Evaluation
Evaluation measures whether an AI system behaves correctly on realistic examples.
Add evaluation before you optimize, scale, or trust an AI feature with important user outcomes.
Use when
- RAG answer quality
- Agent reliability
- Regression testing prompts
- Comparing model or retrieval changes
Avoid when
- Vague goals with no success criteria
- One-off demos
- Purely subjective taste without examples
- Teams unwilling to inspect failures
Why evaluation comes early
Evaluation is how you stop guessing. It gives you a repeatable way to compare prompts, models, retrieval settings, tools, and guardrails.

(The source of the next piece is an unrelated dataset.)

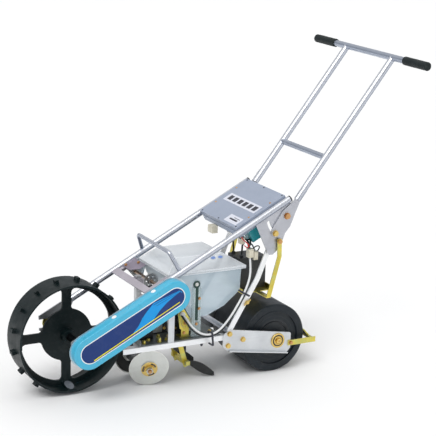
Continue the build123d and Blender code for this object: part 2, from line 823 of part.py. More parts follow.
with BuildPart() as motor_leads:
    for gap, inward, radius in ((0, 0, 3.0), (6.0, 2, 2.6)):
        corners, bends = lead_path(gap, inward)
        with BuildLine() as route:
            FilletPolyline(*corners, radius=bends)
        with BuildSketch(Plane(route.line @ 0, z_dir=route.line % 0)) as section:
            Circle(radius)
        sweep(section.sketch, path=route.line)
save(motor_leads, "motor_leads")

# ==== handle and its hinge ====
CLAMP_R = 60.0
CLAMP_ANGLE = 233.0


def about_pivot(radius, angle):
    """A side view point at a radius and angle about the handle pivot."""
    return (PIVOT_X + radius * cos(radians(angle)), PIVOT_Z + radius * sin(radians(angle)))


with BuildPart() as frame_gussets:
    for side, _ in SIDES:
        plate(
            side,
            118.5,
            3,
            [
                beside_tube(517, 0, -TUBE_R),
                beside_tube(TUBE_END, -3, -TUBE_R),
                (642, 508),
                (630, 465),
                (611, 405),
                (592, 376),
                (580, 366),
                (568, 366),
                (557, 384),
            ],
        )
        round_bar(PIVOT_X, PIVOT_Z, side * 117, side * 123, 5, mode=Mode.SUBTRACT)
        with BuildSketch(side_plane(side * 117)):
            with BuildLine():
                slot_line = CenterArc((PIVOT_X, PIVOT_Z), CLAMP_R, 194, 47)
            SlotArc(slot_line, 8.8)
        extrude(amount=6, dir=(0, side, 0), mode=Mode.SUBTRACT)
save(frame_gussets, "frame_gussets")

UPRIGHT_START = 54.0
UPRIGHT_TAB = 92.0
with BuildPart() as handle_gussets:
    for side, _ in SIDES:
        plate(
            side,
            122,
            3,
            [
                upright_point(UPRIGHT_TAB, TUBE_R),
                upright_point(UPRIGHT_START - 6, TUBE_R),
                (606, 493),
                (571, 441),
                (572, 426),
                (584, 419),
                (601, 418),
                (612, 422),
                (632, 446),
                (648, 486),
                upright_point(UPRIGHT_START, -TUBE_R),
                upright_point(UPRIGHT_TAB, -TUBE_R),
            ],
        )
        round_bar(PIVOT_X, PIVOT_Z, side * 121, side * 126, 5 + FIT, mode=Mode.SUBTRACT)
        round_bar(*about_pivot(CLAMP_R, CLAMP_ANGLE), side * 121, side * 126, 4, mode=Mode.SUBTRACT)
save(handle_gussets, "handle_gussets")

with BuildPart() as pivot_bolts:
    for side, _ in SIDES:
        round_bar(PIVOT_X, PIVOT_Z, side * 113, side * 126, 5)
        hex_head(side, 125.4, PIVOT_X, PIVOT_Z, 15, 5)
save(pivot_bolts, "pivot_bolts")

with BuildPart() as clamp_bolts:
    for side, _ in SIDES:
        clamp_x, clamp_z = about_pivot(CLAMP_R, CLAMP_ANGLE)
        round_bar(clamp_x, clamp_z, side * 112, side * 126, 4)
        round_bar(clamp_x, clamp_z, side * 112, side * 118.1, 8)
        hex_head(side, 125, clamp_x, clamp_z, 14, 5)
save(clamp_bolts, "clamp_bolts")

with BuildPart() as handle_uprights:
    for side, _ in SIDES:
        start_x, start_z = upright_point(UPRIGHT_START)
        straight_tube(
            start_x, side * FRAME_Y, start_z, HANDLE_SLOPE, HANDLE_LENGTH - UPRIGHT_START, TUBE_R, TUBE_BORE
        )
        plate(
            side,
            122,
            3,
            [
                upright_point(UPRIGHT_TAB, TUBE_R + 1),
                upright_point(UPRIGHT_START - 9, TUBE_R + 1),
                upright_point(UPRIGHT_START - 9, -TUBE_R - 1),
                upright_point(UPRIGHT_TAB, -TUBE_R - 1),
            ],
            Mode.SUBTRACT,
        )
    round_bar(*upright_point(HANDLE_LENGTH), -140, 140, TUBE_R, mode=Mode.SUBTRACT)
save(handle_uprights, "handle_uprights")

BRACE_ALONG = 201.0
with BuildPart() as handle_brace:
    round_bar(*upright_point(BRACE_ALONG), -FRAME_Y, FRAME_Y, 8.5, 7)
    for side, _ in SIDES:
        start_x, start_z = upright_point(BRACE_ALONG - 20)
        with BuildSketch(run_plane(start_x, side * FRAME_Y, start_z, HANDLE_SLOPE)):
            Circle(TUBE_R)
        extrude(amount=40, mode=Mode.SUBTRACT)
save(handle_brace, "handle_brace")

with BuildPart() as t_bar:
    round_bar(*upright_point(HANDLE_LENGTH), -TBAR_HALF + 3, TBAR_HALF - 3, TUBE_R, TUBE_BORE)
save(t_bar, "t_bar")

with BuildPart() as handle_grips:
    for side, _ in SIDES:
        end = side * TBAR_HALF
        round_bar(*upright_point(HANDLE_LENGTH), side * (TBAR_HALF - GRIP_LENGTH), end, GRIP_R)
        round_bar(
            *upright_point(HANDLE_LENGTH),
            side * (TBAR_HALF - GRIP_LENGTH - 1),
            end - side * 3,
            TUBE_R,
            mode=Mode.SUBTRACT,
        )
    fillet(handle_grips.edges().filter_by(GeomType.CIRCLE).filter_by(lambda edge: edge.radius > 12), 2.5)
save(handle_grips, "handle_grips")

# ==== rear frame and press roller ====
STRUT_TOP = (571.0, 380.0)
STRUT_BEND = (538.0, 297.0)
STRUT_FOOT = (452.0, 151.0)
with BuildPart() as struts:
    for side, _ in SIDES:
        with BuildSketch(side_plane(side * 109)) as bars:
            for foot, head in ((STRUT_FOOT, STRUT_BEND), (STRUT_BEND, STRUT_TOP)):
                run = Vector(*head) - Vector(*foot)
                with Locations(Vector(*foot) + run * 0.5):
                    SlotCenterToCenter(run.length, 16, rotation=degrees(atan2(run.Y, run.X)))
        extrude(bars.sketch, amount=4, dir=(0, side, 0))
save(struts, "struts")

with BuildPart() as axle_plates:
    for side, _ in SIDES:
        with BuildSketch(side_plane(side * RAIL_Y)) as outline:
            with BuildLine() as edge_line:
                Polyline(
                    (432, 144),
                    (454, 155),
                    (655, 121),
                    (655, 74),
                    (642, 61),
                    (447, 92),
                    (429, 108),
                    close=True,
                )
            make_face(edge_line.edges())
            fillet(outline.vertices(), 6)
            with Locations((ROLLER_X, ROLLER_R)):
                Circle(7, mode=Mode.SUBTRACT)
        extrude(outline.sketch, amount=4, dir=(0, side, 0))
        plate(side, RAIL_Y + 4, 10, [(447, 92), (642, 61), (642, 64), (447, 95)])
save(axle_plates, "axle_plates")

CORE_R = 56.0
BEAD_R = 80.0
with BuildPart() as roller_tyre:
    round_bar(ROLLER_X, ROLLER_R, -ROLLER_HALF, ROLLER_HALF, ROLLER_R, CORE_R)
    fillet(roller_tyre.edges().filter_by(GeomType.CIRCLE).filter_by(lambda edge: edge.radius > 100), 5)
    for side, _ in SIDES:
        end = side * ROLLER_HALF
        round_bar(ROLLER_X, ROLLER_R, end - side, end + side * 1.5, BEAD_R + 1.5, BEAD_R - 1.5)
        round_bar(ROLLER_X, ROLLER_R, end - side * 3, end + side * 2, BEAD_R - 1.5, CORE_R - 1, Mode.SUBTRACT)
    round_bar(ROLLER_X, ROLLER_R, -ROLLER_HALF + 10, ROLLER_HALF - 10, ROLLER_R - 8, mode=Mode.SUBTRACT)
save(roller_tyre, "roller_tyre")

with BuildPart() as roller_core:
    round_bar(ROLLER_X, ROLLER_R, -ROLLER_HALF + 3.5, ROLLER_HALF - 3.5, CORE_R, CORE_R - 4)
    for side, _ in SIDES:
        round_bar(ROLLER_X, ROLLER_R, side * 86, side * 89, CORE_R - 3)
        round_bar(ROLLER_X, ROLLER_R, side * 88, side * 92, 24)
    round_bar(ROLLER_X, ROLLER_R, -88, 88, 15)
    round_bar(ROLLER_X, ROLLER_R, -94, 94, 7 + FIT, mode=Mode.SUBTRACT)
save(roller_core, "roller_core")

with BuildPart() as roller_axle:
    round_bar(ROLLER_X, ROLLER_R, -126, 126, 7)
    for side, _ in SIDES:
        round_bar(ROLLER_X, ROLLER_R, side * 92.4, side * RAIL_Y, 11)
        hex_head(side, RAIL_Y + 4, ROLLER_X, ROLLER_R, 15, 6, 2.5)
save(roller_axle, "roller_axle")

with BuildPart() as roller_scraper:
    across(90, [(714.5, 112), (717, 114), (735, 95), (732, 92)])
    across(117, [(731, 85), (739, 85), (739, 92), (731, 92)])
    for side, _ in SIDES:
        plate(side, RAIL_Y + 4.1, 3, [(646, 82), (739, 82), (739, 98), (646, 98)])
save(roller_scraper, "roller_scraper")

# ==== opener discs, covering blades ====
DISC_X = 222.0
DISC_Y = 66.0
DISC_Z = 57.0
DISC_TILT = (-0.27, 0.93, -0.23)

for side, hand in SIDES:
    disc_plane = Plane(
        origin=(AXLE_X + DISC_X, side * DISC_Y, DISC_Z),
        z_dir=(DISC_TILT[0], side * DISC_TILT[1], DISC_TILT[2]),
    )
    with BuildPart(disc_plane) as opener_disc:
        Cone(DISC_R, 20, 5, align=(Align.CENTER, Align.CENTER, Align.MIN))
        with Locations((0, 0, -2)):
            Cone(DISC_R, 20, 5, align=(Align.CENTER, Align.CENTER, Align.MIN), mode=Mode.SUBTRACT)
        Cylinder(20, 5, align=(Align.CENTER, Align.CENTER, Align.MIN))
        with Locations((0, 0, 5)):
            Cylinder(24, 2.5, align=(Align.CENTER, Align.CENTER, Align.MIN))
            Cylinder(13, 8, align=(Align.CENTER, Align.CENTER, Align.MIN))
        with Locations((0, 0, -4)):
            Cylinder(11, 6, align=(Align.CENTER, Align.CENTER, Align.MIN))
        with Locations((0, 0, -10)):
            Cylinder(6 + FIT, 30, align=(Align.CENTER, Align.CENTER, Align.MIN), mode=Mode.SUBTRACT)
    save(opener_disc, f"opener_disc_{hand}")

ARM_Y = 46.0
with BuildPart() as opener_post:
    with BuildSketch(Plane.XY.offset(50)):
        with Locations((AXLE_X + POST_X, 0)):
            Rectangle(2 * POST_HALF, 2 * POST_HALF)
    extrude(amount=262)
    with BuildSketch(Plane.XY.offset(50)):
        with Locations((AXLE_X + POST_X + 3, 0)):
            Rectangle(22, 2 * ARM_Y + 12)
    extrude(amount=16)
    for side, _ in SIDES:
        stub_plane = Plane(
            origin=(AXLE_X + DISC_X, side * DISC_Y, DISC_Z),
            z_dir=(DISC_TILT[0], side * DISC_TILT[1], DISC_TILT[2]),
        )
        with BuildSketch(stub_plane.offset(-19)):
            Circle(6)
        extrude(amount=33)
        with BuildSketch(stub_plane.offset(13.4)):
            RegularPolygon(9, 6, major_radius=False)
        extrude(amount=5)
save(opener_post, "opener_post")

YOKE_X = 334.0
YOKE_Z = 118.0
with BuildPart() as cover_yoke:
    across(48, [(349, 38), (362, 38), (362, 50), (349, 50)])
    for side, _ in SIDES:
        plate(
            side,
            28,
            4,
            [(329, 124), (339, 124), (342, 106), (360, 50), (361, 30), (352, 28), (346, 44), (329, 104)],
        )
        round_bar(YOKE_X, YOKE_Z, side * 26, side * 34, 4 + FIT, mode=Mode.SUBTRACT)
save(cover_yoke, "cover_yoke")

with BuildPart() as yoke_pivot:
    round_bar(YOKE_X, YOKE_Z, -40, 40, 4)
    for side, _ in SIDES:
        plate(side, 35, 4, [(324, RAIL_TOP), (344, RAIL_TOP), (344, 112), (324, 112)])
save(yoke_pivot, "yoke_pivot")

with BuildPart() as cover_blades:
    for side, _ in SIDES:
        blade_plane = Plane(
            origin=(AXLE_X + 363.2, side * 42, 0),
            x_dir=(0.94, side * 0.341, 0),
            z_dir=(side * 0.341, -0.94, 0),
        )
        with BuildSketch(blade_plane) as blade:
            with BuildLine() as edge_line:
                Spline((0, 50), (18, 49), (46, 36), (72, 15))
                Line((72, 15), (73, 5))
                Spline((73, 5), (54, 6), (24, 20), (0, 38))
                Line((0, 38), (0, 50))
            make_face(edge_line.edges())
        extrude(blade.sketch, amount=3)
save(cover_blades, "cover_blades")

# ==== fasteners ====
with BuildPart() as frame_bolts:
    for side, _ in SIDES:
        for x, z in ((451, 143), (447, 108), (495, 121)):
            hex_head(side, RAIL_Y + 4, x, z, 12, 4)
        round_bar(597, 405, side * 121.5, side * 128.2, 4)
        hex_head(side, 128.1, 597, 405, 13, 4)
        round_bar(STRUT_TOP[0] + 2, STRUT_TOP[1] - 4, side * 113, side * 118.5, 4)
save(frame_bolts, "frame_bolts")
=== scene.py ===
import json
import math

import bmesh
import bpy
from mathutils import Matrix, Vector


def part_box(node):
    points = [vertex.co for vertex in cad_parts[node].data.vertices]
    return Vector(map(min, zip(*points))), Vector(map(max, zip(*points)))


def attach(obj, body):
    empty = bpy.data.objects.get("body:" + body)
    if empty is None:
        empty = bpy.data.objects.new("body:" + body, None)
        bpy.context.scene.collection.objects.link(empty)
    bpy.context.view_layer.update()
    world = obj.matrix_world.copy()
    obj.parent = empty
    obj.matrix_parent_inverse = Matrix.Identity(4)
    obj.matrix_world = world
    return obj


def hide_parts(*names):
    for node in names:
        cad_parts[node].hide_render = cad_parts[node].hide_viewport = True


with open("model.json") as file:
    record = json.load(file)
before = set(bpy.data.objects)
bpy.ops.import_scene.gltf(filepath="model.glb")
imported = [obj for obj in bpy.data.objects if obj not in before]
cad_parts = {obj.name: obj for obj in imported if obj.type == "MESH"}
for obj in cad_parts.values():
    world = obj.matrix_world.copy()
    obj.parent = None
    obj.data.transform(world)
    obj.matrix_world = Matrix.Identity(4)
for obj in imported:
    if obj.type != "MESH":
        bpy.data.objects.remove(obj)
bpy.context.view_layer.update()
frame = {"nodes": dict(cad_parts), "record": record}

scene = bpy.context.scene
MM = 0.001


def middle(node):
    """The middle of a CAD node's box."""
    low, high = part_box(node)
    return (Vector(low) + Vector(high)) / 2


AXLE = middle("front_axle")
SHAFT = middle("meter_shaft")
AX = AXLE.x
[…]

For MVPs, evaluation can be lightweight: a spreadsheet of realistic examples, expected properties, and failure notes. The important part is that changes can be compared against the same cases.
What to evaluate
Evaluate the product behavior, not just the model output. In RAG, inspect retrieved sources and final answers. In agents, inspect tool calls, stopping behavior, and recovery from failed steps.
Common mistakes
- Waiting until production to evaluate.
- Measuring only fluency.
- Ignoring negative examples and edge cases.
- Changing prompts without regression checks.
Next decision
Define what “good” means before choosing optimizations. Evaluation should guide RAG tuning, agent design, and fine-tuning decisions.